RAW DATA:
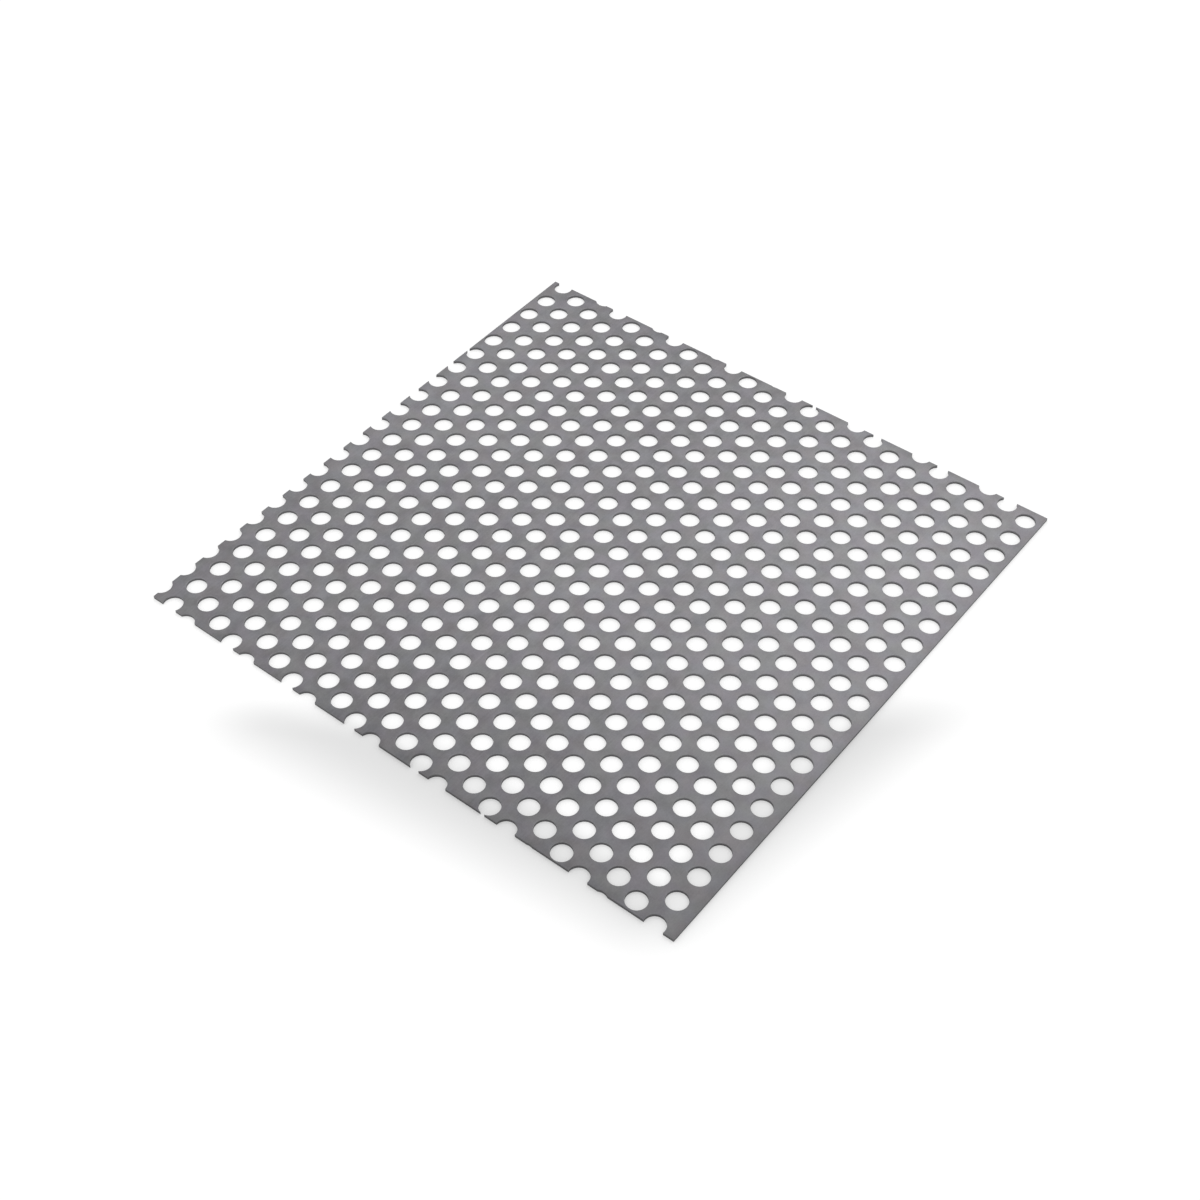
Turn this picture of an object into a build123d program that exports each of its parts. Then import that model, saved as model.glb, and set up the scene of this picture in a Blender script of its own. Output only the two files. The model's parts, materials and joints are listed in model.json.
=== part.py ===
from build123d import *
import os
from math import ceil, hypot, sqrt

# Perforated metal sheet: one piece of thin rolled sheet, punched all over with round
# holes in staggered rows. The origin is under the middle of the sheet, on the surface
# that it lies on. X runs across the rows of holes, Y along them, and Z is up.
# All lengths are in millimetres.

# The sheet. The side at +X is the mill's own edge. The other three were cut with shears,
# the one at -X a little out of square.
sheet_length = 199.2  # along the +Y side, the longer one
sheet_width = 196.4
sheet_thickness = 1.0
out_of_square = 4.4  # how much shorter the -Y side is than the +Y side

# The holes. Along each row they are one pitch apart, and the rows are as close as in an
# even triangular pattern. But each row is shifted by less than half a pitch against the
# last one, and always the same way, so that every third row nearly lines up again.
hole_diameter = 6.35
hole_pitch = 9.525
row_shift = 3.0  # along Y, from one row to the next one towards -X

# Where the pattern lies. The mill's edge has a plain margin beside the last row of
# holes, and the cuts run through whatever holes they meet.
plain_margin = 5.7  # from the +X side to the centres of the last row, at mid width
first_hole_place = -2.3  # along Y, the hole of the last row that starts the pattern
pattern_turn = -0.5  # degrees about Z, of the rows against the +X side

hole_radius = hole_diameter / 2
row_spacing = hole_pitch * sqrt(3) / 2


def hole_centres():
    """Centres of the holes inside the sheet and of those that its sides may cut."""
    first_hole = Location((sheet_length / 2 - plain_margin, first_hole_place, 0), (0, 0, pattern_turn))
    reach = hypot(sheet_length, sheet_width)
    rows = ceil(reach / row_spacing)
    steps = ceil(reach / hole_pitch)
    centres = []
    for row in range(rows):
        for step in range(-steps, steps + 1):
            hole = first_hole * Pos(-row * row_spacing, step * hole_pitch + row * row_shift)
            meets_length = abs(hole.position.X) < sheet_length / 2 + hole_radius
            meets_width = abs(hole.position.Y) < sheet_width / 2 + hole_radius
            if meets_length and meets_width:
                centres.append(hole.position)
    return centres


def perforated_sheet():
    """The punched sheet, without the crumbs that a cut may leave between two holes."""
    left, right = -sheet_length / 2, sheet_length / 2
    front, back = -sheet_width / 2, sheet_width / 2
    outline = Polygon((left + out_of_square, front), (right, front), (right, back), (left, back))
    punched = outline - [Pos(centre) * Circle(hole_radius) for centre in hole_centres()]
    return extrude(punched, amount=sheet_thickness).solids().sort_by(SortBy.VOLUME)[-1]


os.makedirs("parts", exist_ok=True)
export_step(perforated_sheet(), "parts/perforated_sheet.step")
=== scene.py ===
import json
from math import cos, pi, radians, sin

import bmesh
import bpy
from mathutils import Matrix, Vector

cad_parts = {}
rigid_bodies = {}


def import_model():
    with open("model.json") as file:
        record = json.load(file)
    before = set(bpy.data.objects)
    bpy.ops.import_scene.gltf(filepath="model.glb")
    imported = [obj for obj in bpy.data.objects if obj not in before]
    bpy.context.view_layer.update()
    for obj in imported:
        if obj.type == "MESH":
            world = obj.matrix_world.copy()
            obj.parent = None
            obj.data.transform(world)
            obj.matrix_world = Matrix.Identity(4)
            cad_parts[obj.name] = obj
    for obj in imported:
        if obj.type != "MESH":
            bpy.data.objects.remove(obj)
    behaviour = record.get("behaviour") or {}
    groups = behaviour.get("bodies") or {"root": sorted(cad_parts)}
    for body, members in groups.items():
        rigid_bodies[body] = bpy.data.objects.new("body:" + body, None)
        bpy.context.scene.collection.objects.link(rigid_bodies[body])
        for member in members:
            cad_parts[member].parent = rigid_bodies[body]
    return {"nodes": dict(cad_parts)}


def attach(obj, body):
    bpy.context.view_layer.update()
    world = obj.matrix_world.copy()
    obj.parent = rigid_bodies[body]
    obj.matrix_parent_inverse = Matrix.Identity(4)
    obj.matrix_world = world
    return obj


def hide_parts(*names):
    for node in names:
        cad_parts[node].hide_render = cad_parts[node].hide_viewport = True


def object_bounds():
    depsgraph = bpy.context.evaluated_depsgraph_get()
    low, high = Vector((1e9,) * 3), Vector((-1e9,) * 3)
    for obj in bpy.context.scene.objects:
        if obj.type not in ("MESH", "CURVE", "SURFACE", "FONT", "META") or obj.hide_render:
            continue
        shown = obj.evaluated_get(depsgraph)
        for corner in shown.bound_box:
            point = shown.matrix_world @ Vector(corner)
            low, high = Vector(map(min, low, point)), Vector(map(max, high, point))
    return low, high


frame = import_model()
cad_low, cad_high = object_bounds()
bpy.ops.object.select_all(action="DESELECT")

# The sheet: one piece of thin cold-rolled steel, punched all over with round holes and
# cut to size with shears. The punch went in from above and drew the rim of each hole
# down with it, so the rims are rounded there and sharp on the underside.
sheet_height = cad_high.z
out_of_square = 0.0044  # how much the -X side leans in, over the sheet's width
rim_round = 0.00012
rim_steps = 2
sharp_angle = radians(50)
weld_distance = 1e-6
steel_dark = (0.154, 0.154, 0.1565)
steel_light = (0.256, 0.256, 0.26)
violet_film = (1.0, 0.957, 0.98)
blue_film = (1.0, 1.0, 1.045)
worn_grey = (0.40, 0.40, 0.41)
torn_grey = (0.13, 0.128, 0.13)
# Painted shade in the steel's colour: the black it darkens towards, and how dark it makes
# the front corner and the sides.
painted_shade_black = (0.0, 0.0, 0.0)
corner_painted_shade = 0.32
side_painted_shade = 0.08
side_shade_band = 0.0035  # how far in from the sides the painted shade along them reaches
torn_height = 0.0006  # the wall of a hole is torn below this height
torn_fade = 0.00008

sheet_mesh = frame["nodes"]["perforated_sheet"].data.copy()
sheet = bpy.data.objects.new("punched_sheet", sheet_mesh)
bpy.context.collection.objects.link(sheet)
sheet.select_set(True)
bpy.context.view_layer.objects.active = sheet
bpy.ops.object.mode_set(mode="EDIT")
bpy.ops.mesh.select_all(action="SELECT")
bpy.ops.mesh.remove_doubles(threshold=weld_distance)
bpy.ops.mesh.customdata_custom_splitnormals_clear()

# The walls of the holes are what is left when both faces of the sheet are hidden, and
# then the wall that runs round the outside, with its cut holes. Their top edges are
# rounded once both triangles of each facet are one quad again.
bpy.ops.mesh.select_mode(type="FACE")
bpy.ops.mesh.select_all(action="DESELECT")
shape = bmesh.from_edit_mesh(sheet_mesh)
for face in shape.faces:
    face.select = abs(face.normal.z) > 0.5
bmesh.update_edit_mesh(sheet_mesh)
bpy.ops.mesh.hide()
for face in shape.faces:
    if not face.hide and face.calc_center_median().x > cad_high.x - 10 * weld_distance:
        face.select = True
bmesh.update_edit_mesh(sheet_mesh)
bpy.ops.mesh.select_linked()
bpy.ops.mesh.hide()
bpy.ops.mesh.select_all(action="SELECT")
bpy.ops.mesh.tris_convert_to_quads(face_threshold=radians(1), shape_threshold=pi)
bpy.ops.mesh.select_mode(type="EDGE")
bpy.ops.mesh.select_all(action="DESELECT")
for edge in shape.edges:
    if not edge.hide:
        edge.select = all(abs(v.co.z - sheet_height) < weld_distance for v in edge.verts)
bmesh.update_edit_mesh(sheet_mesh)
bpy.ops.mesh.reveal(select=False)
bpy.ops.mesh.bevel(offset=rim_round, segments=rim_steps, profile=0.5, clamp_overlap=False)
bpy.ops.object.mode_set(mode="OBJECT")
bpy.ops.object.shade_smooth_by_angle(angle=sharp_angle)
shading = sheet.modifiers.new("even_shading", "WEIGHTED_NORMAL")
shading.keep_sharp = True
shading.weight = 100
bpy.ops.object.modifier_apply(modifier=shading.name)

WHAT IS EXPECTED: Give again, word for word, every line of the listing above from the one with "outline = Polygon((left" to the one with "before = set(bpy.data.objects)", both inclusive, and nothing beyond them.

TASK OUTPUT:
    outline = Polygon((left + out_of_square, front), (right, front), (right, back), (left, back))
    punched = outline - [Pos(centre) * Circle(hole_radius) for centre in hole_centres()]
    return extrude(punched, amount=sheet_thickness).solids().sort_by(SortBy.VOLUME)[-1]


os.makedirs("parts", exist_ok=True)
export_step(perforated_sheet(), "parts/perforated_sheet.step")
=== scene.py ===
import json
from math import cos, pi, radians, sin

import bmesh
import bpy
from mathutils import Matrix, Vector

cad_parts = {}
rigid_bodies = {}


def import_model():
    with open("model.json") as file:
        record = json.load(file)
    before = set(bpy.data.objects)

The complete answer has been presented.